> [DESCRIPTION OF THE TASK]: Determine which lines contain the word "items", then copy those lines.

> [DATA SUPPLIED]:
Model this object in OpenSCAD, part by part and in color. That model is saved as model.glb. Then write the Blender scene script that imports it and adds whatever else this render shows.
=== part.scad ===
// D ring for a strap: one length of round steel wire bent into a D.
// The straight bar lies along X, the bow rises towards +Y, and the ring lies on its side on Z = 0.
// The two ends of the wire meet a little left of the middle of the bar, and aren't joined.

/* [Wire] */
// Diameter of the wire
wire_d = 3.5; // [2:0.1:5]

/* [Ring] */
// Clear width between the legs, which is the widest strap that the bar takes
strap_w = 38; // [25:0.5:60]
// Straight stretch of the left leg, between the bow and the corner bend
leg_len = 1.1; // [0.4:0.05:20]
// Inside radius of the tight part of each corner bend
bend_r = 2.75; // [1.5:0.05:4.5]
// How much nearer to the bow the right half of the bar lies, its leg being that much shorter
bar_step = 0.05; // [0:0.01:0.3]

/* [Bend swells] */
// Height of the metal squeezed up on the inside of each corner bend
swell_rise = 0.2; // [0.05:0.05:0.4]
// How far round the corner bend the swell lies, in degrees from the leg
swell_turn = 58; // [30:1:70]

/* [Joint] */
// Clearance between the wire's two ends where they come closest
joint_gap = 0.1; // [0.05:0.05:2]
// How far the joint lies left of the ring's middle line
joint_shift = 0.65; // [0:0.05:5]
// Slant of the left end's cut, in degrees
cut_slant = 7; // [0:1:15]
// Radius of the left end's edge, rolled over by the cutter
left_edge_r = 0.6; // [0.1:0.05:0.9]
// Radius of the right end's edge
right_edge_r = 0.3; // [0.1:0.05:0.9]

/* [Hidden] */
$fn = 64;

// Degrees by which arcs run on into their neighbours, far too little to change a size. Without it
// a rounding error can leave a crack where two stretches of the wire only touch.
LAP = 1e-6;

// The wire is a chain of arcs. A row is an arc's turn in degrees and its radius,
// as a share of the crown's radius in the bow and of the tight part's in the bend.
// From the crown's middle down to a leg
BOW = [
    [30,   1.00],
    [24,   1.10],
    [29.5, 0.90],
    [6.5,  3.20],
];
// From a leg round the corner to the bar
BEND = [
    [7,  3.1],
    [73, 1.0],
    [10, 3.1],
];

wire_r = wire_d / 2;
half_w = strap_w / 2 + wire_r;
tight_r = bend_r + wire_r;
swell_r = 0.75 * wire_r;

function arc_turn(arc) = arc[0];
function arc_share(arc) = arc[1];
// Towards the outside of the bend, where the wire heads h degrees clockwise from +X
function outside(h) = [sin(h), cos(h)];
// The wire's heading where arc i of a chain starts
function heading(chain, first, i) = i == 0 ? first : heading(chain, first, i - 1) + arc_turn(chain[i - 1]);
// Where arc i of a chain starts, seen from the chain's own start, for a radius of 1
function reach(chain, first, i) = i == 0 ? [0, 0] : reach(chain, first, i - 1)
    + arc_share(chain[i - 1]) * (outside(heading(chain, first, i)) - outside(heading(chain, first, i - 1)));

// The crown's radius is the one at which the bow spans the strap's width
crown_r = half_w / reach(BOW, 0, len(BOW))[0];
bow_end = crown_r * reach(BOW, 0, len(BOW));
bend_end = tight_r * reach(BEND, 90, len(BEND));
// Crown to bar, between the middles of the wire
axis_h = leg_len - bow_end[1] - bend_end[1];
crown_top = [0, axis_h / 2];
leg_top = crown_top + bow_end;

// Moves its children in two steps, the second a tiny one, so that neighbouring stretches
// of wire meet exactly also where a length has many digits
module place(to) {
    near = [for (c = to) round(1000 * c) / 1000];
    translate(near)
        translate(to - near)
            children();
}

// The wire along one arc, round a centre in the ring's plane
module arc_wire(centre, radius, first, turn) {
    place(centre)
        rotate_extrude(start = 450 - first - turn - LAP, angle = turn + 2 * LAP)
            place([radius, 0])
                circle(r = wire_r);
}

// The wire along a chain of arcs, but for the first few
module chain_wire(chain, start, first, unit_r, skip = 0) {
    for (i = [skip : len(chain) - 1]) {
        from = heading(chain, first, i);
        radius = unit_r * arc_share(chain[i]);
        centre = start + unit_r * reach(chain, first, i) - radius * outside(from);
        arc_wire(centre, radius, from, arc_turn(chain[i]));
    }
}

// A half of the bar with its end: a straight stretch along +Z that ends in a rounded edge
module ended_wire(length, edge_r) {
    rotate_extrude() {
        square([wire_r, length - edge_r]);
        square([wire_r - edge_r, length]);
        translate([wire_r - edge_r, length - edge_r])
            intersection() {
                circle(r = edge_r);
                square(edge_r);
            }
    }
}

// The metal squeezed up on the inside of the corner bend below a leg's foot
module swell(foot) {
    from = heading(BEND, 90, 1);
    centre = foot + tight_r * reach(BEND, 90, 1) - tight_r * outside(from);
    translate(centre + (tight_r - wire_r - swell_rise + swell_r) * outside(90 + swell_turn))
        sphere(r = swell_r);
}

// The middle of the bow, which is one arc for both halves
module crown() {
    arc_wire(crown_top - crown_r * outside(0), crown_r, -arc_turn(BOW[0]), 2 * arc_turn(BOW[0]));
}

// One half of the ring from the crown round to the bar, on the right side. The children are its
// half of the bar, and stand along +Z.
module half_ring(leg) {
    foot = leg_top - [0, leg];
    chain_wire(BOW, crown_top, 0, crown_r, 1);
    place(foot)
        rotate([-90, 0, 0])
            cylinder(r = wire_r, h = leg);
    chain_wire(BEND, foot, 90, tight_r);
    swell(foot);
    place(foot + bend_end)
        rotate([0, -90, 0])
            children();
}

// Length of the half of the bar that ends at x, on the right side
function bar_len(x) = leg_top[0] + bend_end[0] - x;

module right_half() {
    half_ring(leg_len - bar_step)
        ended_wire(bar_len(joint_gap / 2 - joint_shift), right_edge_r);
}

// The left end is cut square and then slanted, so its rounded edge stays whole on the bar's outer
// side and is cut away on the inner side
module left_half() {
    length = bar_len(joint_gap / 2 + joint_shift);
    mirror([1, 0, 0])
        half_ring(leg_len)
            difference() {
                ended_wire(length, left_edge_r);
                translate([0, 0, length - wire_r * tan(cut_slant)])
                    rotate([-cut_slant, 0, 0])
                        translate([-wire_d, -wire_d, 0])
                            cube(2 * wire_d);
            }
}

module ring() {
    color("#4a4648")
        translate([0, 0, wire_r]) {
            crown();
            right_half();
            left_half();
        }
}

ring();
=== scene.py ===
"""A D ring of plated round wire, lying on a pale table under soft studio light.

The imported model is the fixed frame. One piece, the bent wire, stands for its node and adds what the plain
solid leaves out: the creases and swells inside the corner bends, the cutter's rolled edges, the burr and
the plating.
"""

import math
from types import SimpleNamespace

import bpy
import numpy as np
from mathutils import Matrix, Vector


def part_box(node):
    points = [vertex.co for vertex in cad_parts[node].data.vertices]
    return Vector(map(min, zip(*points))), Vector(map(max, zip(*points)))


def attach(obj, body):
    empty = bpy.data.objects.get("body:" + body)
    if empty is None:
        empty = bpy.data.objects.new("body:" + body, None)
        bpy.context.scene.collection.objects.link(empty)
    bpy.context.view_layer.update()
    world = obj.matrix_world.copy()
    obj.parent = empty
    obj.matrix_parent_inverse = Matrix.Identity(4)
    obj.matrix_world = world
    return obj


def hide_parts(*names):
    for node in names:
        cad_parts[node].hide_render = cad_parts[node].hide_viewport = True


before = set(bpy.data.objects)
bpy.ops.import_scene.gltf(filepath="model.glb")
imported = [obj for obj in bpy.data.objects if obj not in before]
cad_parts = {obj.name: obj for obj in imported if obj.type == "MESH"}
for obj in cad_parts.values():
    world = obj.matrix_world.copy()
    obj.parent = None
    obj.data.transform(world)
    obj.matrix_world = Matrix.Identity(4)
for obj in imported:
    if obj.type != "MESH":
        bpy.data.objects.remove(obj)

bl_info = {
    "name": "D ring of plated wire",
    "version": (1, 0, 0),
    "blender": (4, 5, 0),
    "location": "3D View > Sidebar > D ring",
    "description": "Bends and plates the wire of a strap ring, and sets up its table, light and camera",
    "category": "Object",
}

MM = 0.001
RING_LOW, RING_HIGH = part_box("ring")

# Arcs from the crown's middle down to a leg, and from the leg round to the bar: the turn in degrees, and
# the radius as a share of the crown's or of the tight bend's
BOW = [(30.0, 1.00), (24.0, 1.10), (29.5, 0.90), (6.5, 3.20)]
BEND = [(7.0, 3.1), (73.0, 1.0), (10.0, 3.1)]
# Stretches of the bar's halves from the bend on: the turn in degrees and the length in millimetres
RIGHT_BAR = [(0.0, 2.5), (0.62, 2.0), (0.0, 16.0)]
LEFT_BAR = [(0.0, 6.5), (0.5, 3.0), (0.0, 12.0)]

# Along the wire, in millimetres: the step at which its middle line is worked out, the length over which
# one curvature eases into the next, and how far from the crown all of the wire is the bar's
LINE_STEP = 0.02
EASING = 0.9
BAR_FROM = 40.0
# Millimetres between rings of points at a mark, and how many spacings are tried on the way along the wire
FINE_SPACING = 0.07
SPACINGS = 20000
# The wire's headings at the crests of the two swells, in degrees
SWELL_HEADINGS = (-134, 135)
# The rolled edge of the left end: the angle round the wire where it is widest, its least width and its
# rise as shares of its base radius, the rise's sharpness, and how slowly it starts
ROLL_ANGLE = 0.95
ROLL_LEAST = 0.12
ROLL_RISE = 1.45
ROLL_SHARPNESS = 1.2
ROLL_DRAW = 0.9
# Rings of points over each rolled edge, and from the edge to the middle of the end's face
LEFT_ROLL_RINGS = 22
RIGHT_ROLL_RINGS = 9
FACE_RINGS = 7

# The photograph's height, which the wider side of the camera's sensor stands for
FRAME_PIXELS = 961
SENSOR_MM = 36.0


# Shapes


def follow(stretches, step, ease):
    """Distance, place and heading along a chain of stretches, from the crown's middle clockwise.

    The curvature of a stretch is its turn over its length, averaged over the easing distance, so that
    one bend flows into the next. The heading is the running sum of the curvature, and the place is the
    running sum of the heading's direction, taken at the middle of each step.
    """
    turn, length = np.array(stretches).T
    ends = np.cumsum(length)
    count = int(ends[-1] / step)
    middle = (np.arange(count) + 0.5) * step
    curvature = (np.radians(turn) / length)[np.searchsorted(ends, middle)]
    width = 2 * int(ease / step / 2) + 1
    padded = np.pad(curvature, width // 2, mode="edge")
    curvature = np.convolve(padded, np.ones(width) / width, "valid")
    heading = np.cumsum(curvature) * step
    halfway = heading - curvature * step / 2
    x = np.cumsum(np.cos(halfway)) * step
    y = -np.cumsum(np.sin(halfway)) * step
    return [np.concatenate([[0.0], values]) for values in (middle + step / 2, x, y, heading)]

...

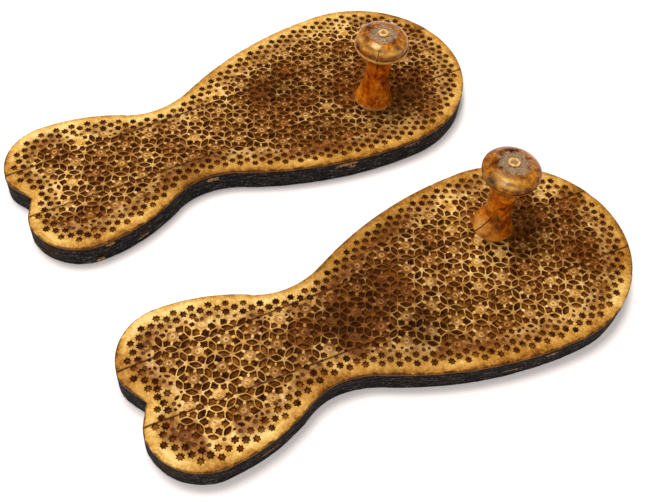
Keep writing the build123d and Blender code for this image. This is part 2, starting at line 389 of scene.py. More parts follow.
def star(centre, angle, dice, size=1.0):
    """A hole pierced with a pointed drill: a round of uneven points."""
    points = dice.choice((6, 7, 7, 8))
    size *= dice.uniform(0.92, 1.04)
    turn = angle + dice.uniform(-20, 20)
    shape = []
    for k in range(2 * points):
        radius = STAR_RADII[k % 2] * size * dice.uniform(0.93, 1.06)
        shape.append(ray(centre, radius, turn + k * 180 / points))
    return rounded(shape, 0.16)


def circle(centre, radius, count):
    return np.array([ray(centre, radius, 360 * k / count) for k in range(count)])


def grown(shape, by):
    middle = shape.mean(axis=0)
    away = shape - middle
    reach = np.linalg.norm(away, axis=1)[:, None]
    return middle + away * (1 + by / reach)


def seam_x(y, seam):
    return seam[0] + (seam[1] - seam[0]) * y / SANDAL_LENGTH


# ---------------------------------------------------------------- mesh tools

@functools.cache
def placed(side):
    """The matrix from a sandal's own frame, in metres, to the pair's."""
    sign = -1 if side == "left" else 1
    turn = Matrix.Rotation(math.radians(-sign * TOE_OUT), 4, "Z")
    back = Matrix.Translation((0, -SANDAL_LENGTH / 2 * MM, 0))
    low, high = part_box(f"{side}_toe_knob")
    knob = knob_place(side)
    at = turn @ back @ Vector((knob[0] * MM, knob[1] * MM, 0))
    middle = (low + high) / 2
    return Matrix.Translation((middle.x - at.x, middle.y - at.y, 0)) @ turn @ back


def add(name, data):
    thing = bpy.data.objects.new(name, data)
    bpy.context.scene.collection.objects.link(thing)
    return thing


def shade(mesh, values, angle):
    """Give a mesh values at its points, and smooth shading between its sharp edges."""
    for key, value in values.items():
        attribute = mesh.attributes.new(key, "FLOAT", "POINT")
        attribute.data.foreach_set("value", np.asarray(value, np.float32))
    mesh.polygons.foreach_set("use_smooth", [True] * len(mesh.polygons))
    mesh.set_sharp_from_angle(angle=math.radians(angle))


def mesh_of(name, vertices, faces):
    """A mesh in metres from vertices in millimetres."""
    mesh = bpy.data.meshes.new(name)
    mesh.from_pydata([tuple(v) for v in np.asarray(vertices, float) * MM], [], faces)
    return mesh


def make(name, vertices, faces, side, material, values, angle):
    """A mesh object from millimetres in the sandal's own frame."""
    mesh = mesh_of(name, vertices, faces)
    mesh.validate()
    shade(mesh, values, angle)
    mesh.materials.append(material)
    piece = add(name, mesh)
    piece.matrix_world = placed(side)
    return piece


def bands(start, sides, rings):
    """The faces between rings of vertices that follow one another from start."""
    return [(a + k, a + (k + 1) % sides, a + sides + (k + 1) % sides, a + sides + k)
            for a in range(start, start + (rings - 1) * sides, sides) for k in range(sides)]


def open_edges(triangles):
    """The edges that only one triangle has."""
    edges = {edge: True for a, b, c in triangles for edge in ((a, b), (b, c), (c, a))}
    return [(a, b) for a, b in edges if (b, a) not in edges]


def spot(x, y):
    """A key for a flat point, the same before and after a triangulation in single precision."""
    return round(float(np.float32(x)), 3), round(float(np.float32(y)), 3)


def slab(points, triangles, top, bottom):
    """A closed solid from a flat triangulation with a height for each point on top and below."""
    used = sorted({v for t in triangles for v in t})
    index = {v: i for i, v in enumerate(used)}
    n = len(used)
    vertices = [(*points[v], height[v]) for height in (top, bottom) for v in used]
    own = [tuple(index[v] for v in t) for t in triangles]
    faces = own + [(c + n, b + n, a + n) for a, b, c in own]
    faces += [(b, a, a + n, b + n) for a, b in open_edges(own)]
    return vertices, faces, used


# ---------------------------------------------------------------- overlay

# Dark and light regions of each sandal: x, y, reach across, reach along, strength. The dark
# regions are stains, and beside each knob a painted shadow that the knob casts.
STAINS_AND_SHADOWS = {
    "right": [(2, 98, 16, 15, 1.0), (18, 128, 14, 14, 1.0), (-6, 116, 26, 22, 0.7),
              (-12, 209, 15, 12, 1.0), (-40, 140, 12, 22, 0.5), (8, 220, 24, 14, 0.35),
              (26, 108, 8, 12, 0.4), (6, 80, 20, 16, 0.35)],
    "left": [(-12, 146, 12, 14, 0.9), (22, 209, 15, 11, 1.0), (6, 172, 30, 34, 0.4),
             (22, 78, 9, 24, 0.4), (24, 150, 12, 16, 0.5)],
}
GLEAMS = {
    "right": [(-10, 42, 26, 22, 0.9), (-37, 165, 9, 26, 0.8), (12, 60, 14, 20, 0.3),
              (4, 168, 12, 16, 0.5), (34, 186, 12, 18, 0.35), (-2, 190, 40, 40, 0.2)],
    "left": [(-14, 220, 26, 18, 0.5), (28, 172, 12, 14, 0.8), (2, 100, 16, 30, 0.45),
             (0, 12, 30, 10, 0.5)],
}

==

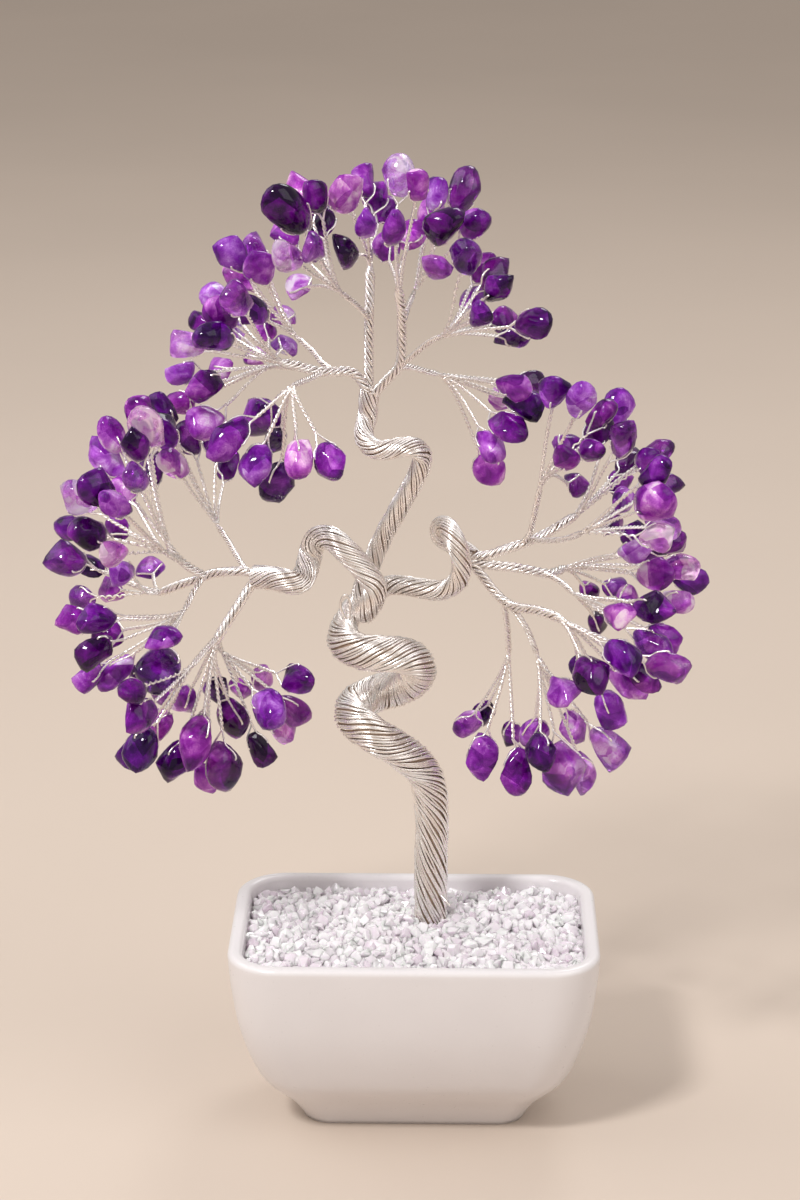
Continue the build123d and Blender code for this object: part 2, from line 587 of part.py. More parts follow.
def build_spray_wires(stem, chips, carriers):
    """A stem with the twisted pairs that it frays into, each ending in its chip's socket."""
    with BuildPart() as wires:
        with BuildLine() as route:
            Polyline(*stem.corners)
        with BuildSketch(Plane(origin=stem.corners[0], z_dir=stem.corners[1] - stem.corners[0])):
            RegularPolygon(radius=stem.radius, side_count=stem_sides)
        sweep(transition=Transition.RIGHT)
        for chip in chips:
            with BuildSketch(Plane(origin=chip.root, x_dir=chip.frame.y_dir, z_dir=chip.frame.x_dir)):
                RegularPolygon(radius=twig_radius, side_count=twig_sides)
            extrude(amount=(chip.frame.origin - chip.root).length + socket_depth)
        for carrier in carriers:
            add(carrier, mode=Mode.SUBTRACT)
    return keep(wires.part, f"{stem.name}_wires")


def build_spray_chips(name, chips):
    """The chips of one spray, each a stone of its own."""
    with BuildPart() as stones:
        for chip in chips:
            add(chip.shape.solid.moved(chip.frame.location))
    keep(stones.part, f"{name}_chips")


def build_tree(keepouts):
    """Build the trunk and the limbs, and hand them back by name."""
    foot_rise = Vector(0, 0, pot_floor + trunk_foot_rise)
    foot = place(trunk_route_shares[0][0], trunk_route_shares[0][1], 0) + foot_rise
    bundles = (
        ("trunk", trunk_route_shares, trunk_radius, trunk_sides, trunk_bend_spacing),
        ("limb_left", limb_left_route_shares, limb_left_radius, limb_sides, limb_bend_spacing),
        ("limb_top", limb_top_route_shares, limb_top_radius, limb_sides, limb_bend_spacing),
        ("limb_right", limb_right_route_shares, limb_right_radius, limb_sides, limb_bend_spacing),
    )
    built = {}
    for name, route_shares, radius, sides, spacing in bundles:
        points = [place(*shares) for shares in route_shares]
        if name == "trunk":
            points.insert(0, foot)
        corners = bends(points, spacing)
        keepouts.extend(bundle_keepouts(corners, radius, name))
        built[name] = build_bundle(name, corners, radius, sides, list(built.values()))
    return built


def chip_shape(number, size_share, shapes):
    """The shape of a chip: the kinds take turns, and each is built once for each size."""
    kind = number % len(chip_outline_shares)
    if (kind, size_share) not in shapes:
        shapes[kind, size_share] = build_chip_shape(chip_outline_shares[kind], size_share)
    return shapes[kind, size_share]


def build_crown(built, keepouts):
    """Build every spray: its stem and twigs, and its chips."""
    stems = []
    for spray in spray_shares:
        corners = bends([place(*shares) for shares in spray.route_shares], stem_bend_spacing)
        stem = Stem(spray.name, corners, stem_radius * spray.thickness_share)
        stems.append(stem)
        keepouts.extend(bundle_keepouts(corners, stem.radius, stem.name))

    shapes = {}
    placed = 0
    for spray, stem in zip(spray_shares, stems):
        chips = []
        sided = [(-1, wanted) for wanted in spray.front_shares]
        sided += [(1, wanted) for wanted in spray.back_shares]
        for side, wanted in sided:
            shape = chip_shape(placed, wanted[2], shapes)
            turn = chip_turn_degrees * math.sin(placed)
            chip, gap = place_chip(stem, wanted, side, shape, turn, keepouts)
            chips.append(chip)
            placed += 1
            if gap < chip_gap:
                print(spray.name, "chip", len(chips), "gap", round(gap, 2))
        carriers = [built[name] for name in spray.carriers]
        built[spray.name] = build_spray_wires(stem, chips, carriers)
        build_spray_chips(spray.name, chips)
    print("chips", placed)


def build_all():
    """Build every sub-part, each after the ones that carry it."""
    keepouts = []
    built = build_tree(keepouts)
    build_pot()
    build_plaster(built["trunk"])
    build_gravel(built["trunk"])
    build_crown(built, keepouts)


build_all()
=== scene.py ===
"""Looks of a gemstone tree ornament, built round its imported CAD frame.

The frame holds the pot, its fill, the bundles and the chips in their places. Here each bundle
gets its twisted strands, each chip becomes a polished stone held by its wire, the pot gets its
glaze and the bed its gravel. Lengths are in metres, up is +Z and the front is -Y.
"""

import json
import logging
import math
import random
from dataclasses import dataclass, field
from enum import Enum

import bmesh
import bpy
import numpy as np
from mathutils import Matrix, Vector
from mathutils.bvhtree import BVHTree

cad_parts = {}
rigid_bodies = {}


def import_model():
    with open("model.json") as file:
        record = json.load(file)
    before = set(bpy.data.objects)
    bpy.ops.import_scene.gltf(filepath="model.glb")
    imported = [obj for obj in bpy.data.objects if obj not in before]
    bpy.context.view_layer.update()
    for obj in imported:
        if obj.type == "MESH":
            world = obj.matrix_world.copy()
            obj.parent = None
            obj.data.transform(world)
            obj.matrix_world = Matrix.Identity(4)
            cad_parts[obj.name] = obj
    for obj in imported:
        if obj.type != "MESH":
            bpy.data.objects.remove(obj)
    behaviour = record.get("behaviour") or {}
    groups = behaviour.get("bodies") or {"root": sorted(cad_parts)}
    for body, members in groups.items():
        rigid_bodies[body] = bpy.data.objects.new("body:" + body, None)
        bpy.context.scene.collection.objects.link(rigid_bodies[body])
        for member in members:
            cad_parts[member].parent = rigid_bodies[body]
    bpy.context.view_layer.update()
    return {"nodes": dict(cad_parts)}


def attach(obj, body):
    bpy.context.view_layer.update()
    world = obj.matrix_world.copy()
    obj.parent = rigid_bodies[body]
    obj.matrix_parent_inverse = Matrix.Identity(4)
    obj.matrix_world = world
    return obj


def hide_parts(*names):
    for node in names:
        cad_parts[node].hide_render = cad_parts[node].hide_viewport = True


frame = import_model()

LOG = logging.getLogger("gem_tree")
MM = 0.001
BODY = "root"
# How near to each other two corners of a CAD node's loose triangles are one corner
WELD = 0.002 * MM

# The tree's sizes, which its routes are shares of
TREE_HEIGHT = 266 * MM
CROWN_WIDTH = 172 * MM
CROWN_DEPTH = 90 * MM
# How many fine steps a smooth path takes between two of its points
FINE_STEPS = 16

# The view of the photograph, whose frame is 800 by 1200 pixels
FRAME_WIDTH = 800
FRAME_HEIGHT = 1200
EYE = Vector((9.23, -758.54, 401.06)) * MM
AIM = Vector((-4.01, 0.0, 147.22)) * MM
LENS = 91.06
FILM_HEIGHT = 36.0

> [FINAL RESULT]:
    for key, value in values.items():
    for body, members in groups.items():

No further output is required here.